The policymakers have made slow but tremendous progress is eradicating the racial suggestion concern. The policy makers aimed at removing the achievement gap that kept other races performing behind the white students. However, it has been a challenge since as seen student internationally from advantaged families perform better in their test score than those from the least advantaged. This situation could be used to explain why schools from poor neighborhoods show poor grades among its students as compared to their in affluent areas. Ravitch stated that in 2001the policymakers believed by combining test based transparency and accountability would compel instructors to help students improve their performance in academic activities. The government required the teacher to produce a student with excellent performance and teacher, in turn, push the students to work harder in their studies to meet the expected results. President George Bush also promoted this idea as he opposed the soft bigotry of low scores. The same message has been echoed in Kozols text where he states that the schools attended by black and Hispanic students should be well funded by government and other stakeholders to be able to compete with white students. This move is realistic since the idea of equality was not a status that could be achieved anytime soon.

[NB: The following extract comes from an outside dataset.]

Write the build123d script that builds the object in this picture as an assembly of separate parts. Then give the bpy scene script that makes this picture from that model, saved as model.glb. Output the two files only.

In conclusion, both Kozol and Ravitch identified the worsening racial segregation in America that has crippled the education system. All races have the potential to be productive in academics if provided with a suitable environment. This is the reason policymakers were given the responsibility of ensuring that the racial segregation issues were dealt with to promote harmony in the education system. The white students went to private chattered schools while the minority groups such as the black and Hispanics went to public school. Activist such Luther junior fought for this problem to end, and before his death, he had made steps that have improved the elimination of the achievement gap. All races have proven that the right environment and support is all they need to be better in their academic performance.